[Start of Material]

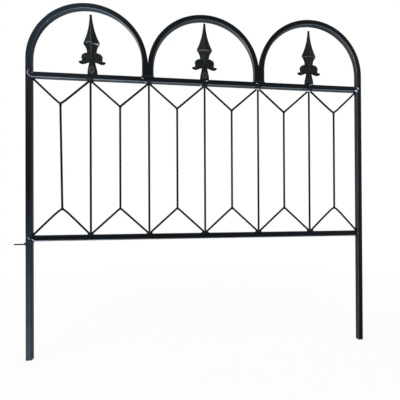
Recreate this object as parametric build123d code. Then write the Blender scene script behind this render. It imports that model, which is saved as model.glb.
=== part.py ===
from build123d import *
from math import cos, radians, sin, sqrt, tan
import os

# A welded steel border fence panel: square tube bent into three arches, wire infill, cast spears.
# X runs along the panel, Y through it and Z up, in millimetres. The origin lies on the flat
# outer face of the right post, at the height where the ground comes to.

# The frame of square tube
panel_width = 610.0
arch_count = 3
tube_size = 10.0
tube_corner = 1.6
tube_wall = 0.9
leg_in_ground = 100.0
bottom_rail_height = 205.6
top_rail_height = 484.7
outer_arch_leg = 21.9
middle_arch_leg = 16.3

# The wire infill
wire_diameter = 3.6
bays_per_arch = 2
upper_slope = 41.2
lower_slope = 42.5
upper_bend_radius = 3.0
lower_bend_radius = 4.5
chevron_clearance = 0.2

# The joining loop on the left post, which takes the leg of the next panel
loop_wire = 3.0
loop_clearance = 0.6
loop_below_rail = 10.0

# The blade of the cast spear, with heights above the top rail
spear_height = 105.0
tip_width = 4.0
tip_round = 1.6
tip_taper = 35.0
slim_height = 87.5
slim_width = 7.4
flank_height = 72.5
flank_width = 14.6
belt_height = 53.0
belt_band = 3.4
belt_width = 27.6
belt_depth = 10.4
waist_height = 45.0
waist_width = 18.4
neck_height = 38.8
neck_width = 16.2
neck_depth = 8.6
root_height = 28.6
root_width = 11.0

# The two drooping leaves
leaf_thickness = 7.2
leaf_bevel = 2.2
leaf_brow = 14.0
leaf_brow_height = 37.0
leaf_shoulder = 17.9
leaf_shoulder_height = 31.2
leaf_pinch = 17.2
leaf_pinch_height = 25.4
leaf_reach = 22.8
leaf_tip_height = 22.9
leaf_tip_band = 1.6
leaf_belly = 16.6
leaf_belly_height = 18.4
leaf_root_height = 22.0
# How far out of the leaf's middle each level of its dome lies, and how much of the bevel it has
leaf_dome = [(0.15, 0.0), (0.55, 0.25), (0.85, 0.6), (1.0, 1.0)]

# The bell-shaped foot of the spear, as deep as the rail that it stands on
collar_height = 20.0
collar_width = 10.6
collar_depth = 8.2
bell_height = 11.2
bell_width = 14.4
base_width = 16.2
bell_rounding = 0.4
oval_width = 7.6
oval_height = 10.6
oval_centre = 7.1
oval_rim = 1.4
oval_relief = 0.3

# Places that follow from the sizes above
left_edge = -panel_width
left_post_x = left_edge + tube_size / 2
right_post_x = -tube_size / 2
foot_z = -leg_in_ground
bottom_rail_z = foot_z + bottom_rail_height
top_rail_z = foot_z + top_rail_height
infill_low = bottom_rail_z + tube_size / 2
infill_high = top_rail_z - tube_size / 2
rail_top = top_rail_z + tube_size / 2
arch_pitch = panel_width / arch_count
arch_radius = (arch_pitch - tube_size) / 2
bay_count = arch_count * bays_per_arch
wire_pitch = (right_post_x - left_post_x) / (2 * bay_count)
wire_radius = wire_diameter / 2
tube_diagonal = tube_size * sqrt(2) - 2 * tube_corner * (sqrt(2) - 1)
loop_radius = (tube_diagonal + loop_clearance + loop_wire) / 2


def square_tube():
    """The section of the frame: a square tube with rounded corners."""
    bore = tube_size - 2 * tube_wall
    outside = RectangleRounded(tube_size, tube_size, tube_corner)
    return outside - RectangleRounded(bore, bore, tube_corner - tube_wall)


def arch(number, leg, left_end, right_end):
    """One tube bent over a half circle, with straight legs down to the given heights."""
    centre_x = left_edge + arch_pitch * (number + 0.5)
    left_x = centre_x - arch_radius
    right_x = centre_x + arch_radius
    spring_z = rail_top + leg
    up = Line((left_x, left_end), (left_x, spring_z))
    bend = CenterArc((centre_x, spring_z), arch_radius, 180, -180)
    down = Line((right_x, spring_z), (right_x, right_end))
    start = Plane(origin=(left_x, 0, left_end), z_dir=(0, 0, 1))
    return sweep(start * square_tube(), path=Plane.XZ * (up + bend + down))


def rail(height):
    """A straight tube that fills the space between the two posts."""
    start = Plane(origin=(left_edge + tube_size, 0, height), z_dir=(1, 0, 0))
    return extrude(start * square_tube(), panel_width - 2 * tube_size)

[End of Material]

→ **What you should do**:
Give back all the data exactly as written.

→ **Full response**:
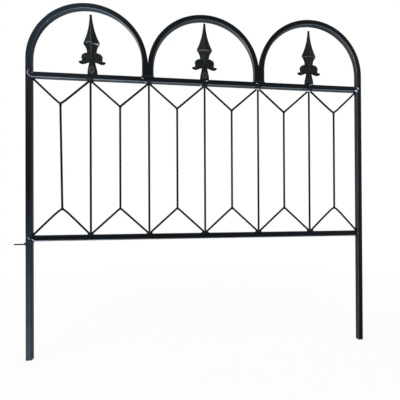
Recreate this object as parametric build123d code. Then write the Blender scene script behind this render. It imports that model, which is saved as model.glb.
=== part.py ===
from build123d import *
from math import cos, radians, sin, sqrt, tan
import os

# A welded steel border fence panel: square tube bent into three arches, wire infill, cast spears.
# X runs along the panel, Y through it and Z up, in millimetres. The origin lies on the flat
# outer face of the right post, at the height where the ground comes to.

# The frame of square tube
panel_width = 610.0
arch_count = 3
tube_size = 10.0
tube_corner = 1.6
tube_wall = 0.9
leg_in_ground = 100.0
bottom_rail_height = 205.6
top_rail_height = 484.7
outer_arch_leg = 21.9
middle_arch_leg = 16.3

# The wire infill
wire_diameter = 3.6
bays_per_arch = 2
upper_slope = 41.2
lower_slope = 42.5
upper_bend_radius = 3.0
lower_bend_radius = 4.5
chevron_clearance = 0.2

# The joining loop on the left post, which takes the leg of the next panel
loop_wire = 3.0
loop_clearance = 0.6
loop_below_rail = 10.0

# The blade of the cast spear, with heights above the top rail
spear_height = 105.0
tip_width = 4.0
tip_round = 1.6
tip_taper = 35.0
slim_height = 87.5
slim_width = 7.4
flank_height = 72.5
flank_width = 14.6
belt_height = 53.0
belt_band = 3.4
belt_width = 27.6
belt_depth = 10.4
waist_height = 45.0
waist_width = 18.4
neck_height = 38.8
neck_width = 16.2
neck_depth = 8.6
root_height = 28.6
root_width = 11.0

# The two drooping leaves
leaf_thickness = 7.2
leaf_bevel = 2.2
leaf_brow = 14.0
leaf_brow_height = 37.0
leaf_shoulder = 17.9
leaf_shoulder_height = 31.2
leaf_pinch = 17.2
leaf_pinch_height = 25.4
leaf_reach = 22.8
leaf_tip_height = 22.9
leaf_tip_band = 1.6
leaf_belly = 16.6
leaf_belly_height = 18.4
leaf_root_height = 22.0
# How far out of the leaf's middle each level of its dome lies, and how much of the bevel it has
leaf_dome = [(0.15, 0.0), (0.55, 0.25), (0.85, 0.6), (1.0, 1.0)]

# The bell-shaped foot of the spear, as deep as the rail that it stands on
collar_height = 20.0
collar_width = 10.6
collar_depth = 8.2
bell_height = 11.2
bell_width = 14.4
base_width = 16.2
bell_rounding = 0.4
oval_width = 7.6
oval_height = 10.6
oval_centre = 7.1
oval_rim = 1.4
oval_relief = 0.3

# Places that follow from the sizes above
left_edge = -panel_width
left_post_x = left_edge + tube_size / 2
right_post_x = -tube_size / 2
foot_z = -leg_in_ground
bottom_rail_z = foot_z + bottom_rail_height
top_rail_z = foot_z + top_rail_height
infill_low = bottom_rail_z + tube_size / 2
infill_high = top_rail_z - tube_size / 2
rail_top = top_rail_z + tube_size / 2
arch_pitch = panel_width / arch_count
arch_radius = (arch_pitch - tube_size) / 2
bay_count = arch_count * bays_per_arch
wire_pitch = (right_post_x - left_post_x) / (2 * bay_count)
wire_radius = wire_diameter / 2
tube_diagonal = tube_size * sqrt(2) - 2 * tube_corner * (sqrt(2) - 1)
loop_radius = (tube_diagonal + loop_clearance + loop_wire) / 2


def square_tube():
    """The section of the frame: a square tube with rounded corners."""
    bore = tube_size - 2 * tube_wall
    outside = RectangleRounded(tube_size, tube_size, tube_corner)
    return outside - RectangleRounded(bore, bore, tube_corner - tube_wall)


def arch(number, leg, left_end, right_end):
    """One tube bent over a half circle, with straight legs down to the given heights."""
    centre_x = left_edge + arch_pitch * (number + 0.5)
    left_x = centre_x - arch_radius
    right_x = centre_x + arch_radius
    spring_z = rail_top + leg
    up = Line((left_x, left_end), (left_x, spring_z))
    bend = CenterArc((centre_x, spring_z), arch_radius, 180, -180)
    down = Line((right_x, spring_z), (right_x, right_end))
    start = Plane(origin=(left_x, 0, left_end), z_dir=(0, 0, 1))
    return sweep(start * square_tube(), path=Plane.XZ * (up + bend + down))


def rail(height):
    """A straight tube that fills the space between the two posts."""
    start = Plane(origin=(left_edge + tube_size, 0, height), z_dir=(1, 0, 0))
    return extrude(start * square_tube(), panel_width - 2 * tube_size)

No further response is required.